The customer for whom the system was developed has confirmed that the Sulfinol process now runs more efficiently, with consequent cost savings. The incidence of Sulfinol foaming has also been reduced.

For many other water measurements, the Servomex2500 analyser can measure from trace levels (0–50ppm by weight) to 0–5percent by weight with what the company describes as excellent reliability and long-term stability.

The analyser achieves this high performance by using single beam dual wavelength (SBDW) infrared photometry with a single optical path for the infrared light beam and a robust solid-state pyroelectric detector.

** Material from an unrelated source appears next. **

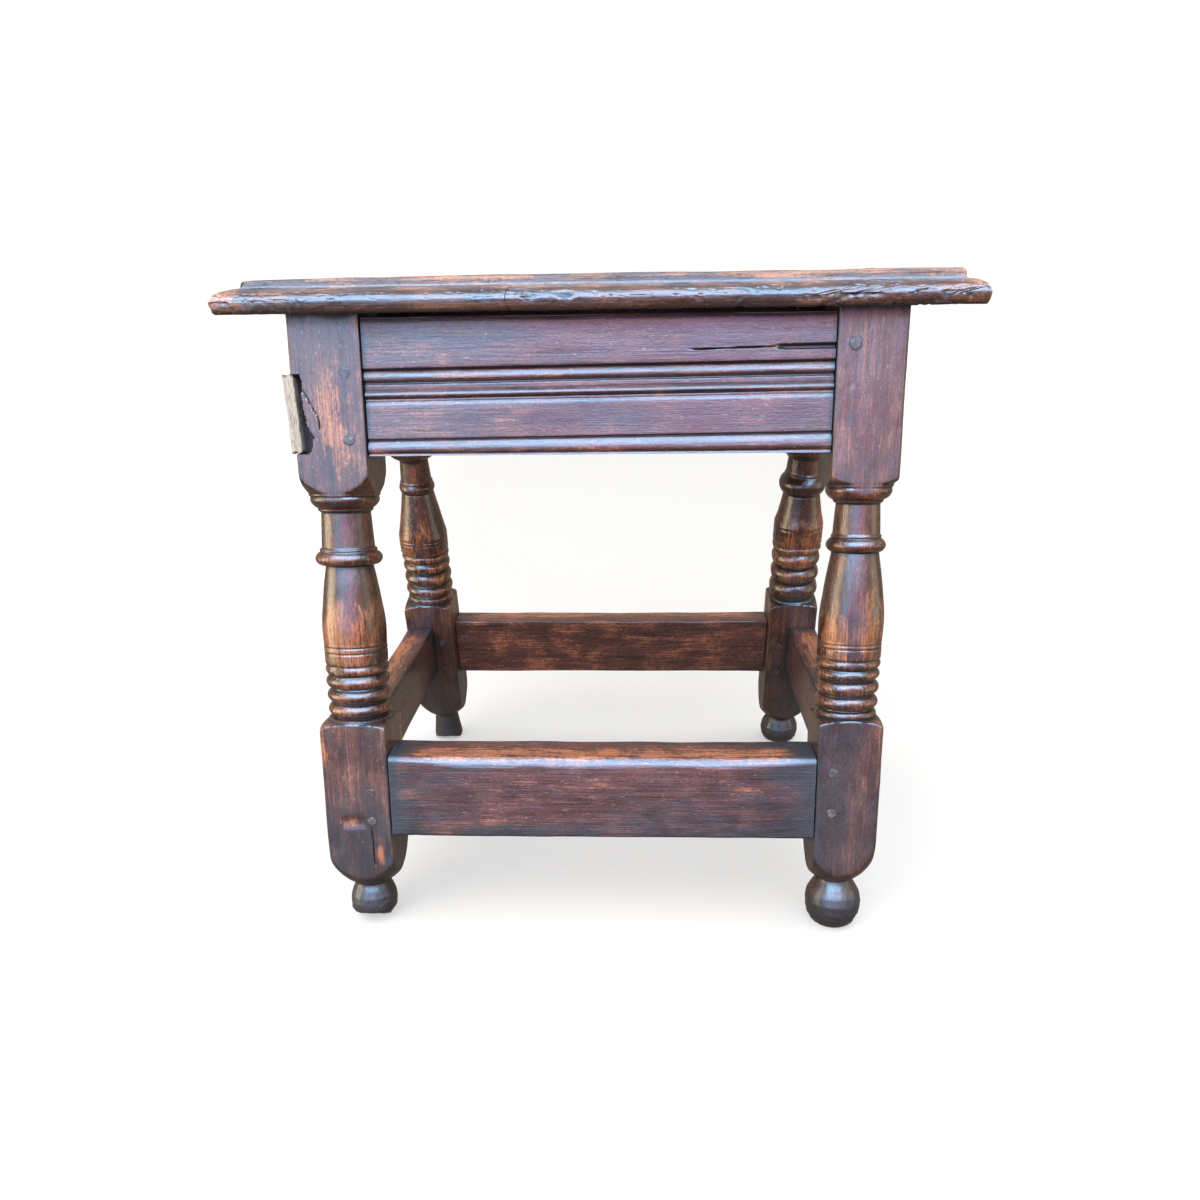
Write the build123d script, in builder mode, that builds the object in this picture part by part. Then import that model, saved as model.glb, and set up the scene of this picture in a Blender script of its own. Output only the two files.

A motorised chopper wheel alternately places a measure filter and a reference filter in the optical path.

The reference filter provides compensation against measurement errors due to build up of dirt on the optics or reduction in light output from the infrared light source.

This is all proven technology that is operating reliably in numerous process plants around the world in process control, plant safety and legislative compliance applications.

Shell’s Sulfinol process is not the only gas sweetening process used in LNG production. Others include aMDEA and ADEG from BASF, DGA from Huntsman Corporation, Gas/Spec from INEOS, Amine Guard from UOP and Ucarsol from Union Carbide and the Dow Chemical Company.

All of these can benefit from continuous online analysis in a similar way to the Sulfinol process.

The monetary savings available will depend on a number of factors, including which process is being employed, how efficiently the process operates without the online measurement, the capacity of the plant, the level of impurities in the feed gas and the specification of the purified gas.

Nevertheless, says Servomex, it is almost certain that plant operators will find the benefits provided by online continuous analysis will enable payback to be achieved, making this upgrade an extremely attractive one.

Although the level of water in Sulfinol gives an indication of the process efficiency, it is also important to measure the CO2 in the gas either side of the scrubber.

Once again, infrared photometry offers a combination of rapid response, reliability, accuracy, stability and good rejection of cross-interfering compounds.

The Servomex2500 gas analyser is suitable for this application, but the company has recently launched a more cost-effective infrared instrument that is capable of measuring CO2 in natural gas.

Known as the Servomex1900IR, the new instrument is offered in a number of variants, including models with CO2 measurement ranges of 0–25percent and 0–50percent suitable for monitoring the feedstock gas and ranges of 0–1percent, 0–2.5percent, 0–5percent and 0–10percent for use downstream of the scrubber.

All CO2 ranges from 0–1percent up to 0–10percent are available in solvent resistant versions if required. This instrument is intrinsically safe, making it suitable for use with flammable samples in Zone1 hazardous areas (ATEX Category2) without the need for a purge.

Not only does this make the unit simpler and less costly to install, but it makes a significant difference to the cost of ownership over extended periods. In addition, the analyser’s casing is divided into two compartments, which enables the sample side compartment to be approved as intrinsically safe sample: significantly reducing the hazards present when working using a ‘hot work permit’.

On the other side the flameproof/explosion-proof terminals compartment enables the instrument to be located in hazardous areas without the need for a purge.

According to Servomex, the 1900IR is the first gas analyser to incorporate an intrinsically safe infrared transducer.

Custom systems

As with the Servomex2500 for monitoring water in Sulfinol, Servomex can design, manufacture and supply custom sampling and conditioning systems to complement the Servomex1900IR gas analyser, so customers can procure a complete system from one source, which certainly has its advantages.

Monitoring the CO2 either side of the scrubber is essential if the process is to be fully visible and efficiently controlled.

Specifications for natural gas processing are extremely tight, so producers need to be certain that they are fulfilling the specification while operating the plant as efficiently as possible.

Gas analysers for this application need to be capable of delivering the performance levels required, but plant operators need to be aware that the cost of ownership can vary significantly from one type of analyser to another, so choosing the correct model is vital.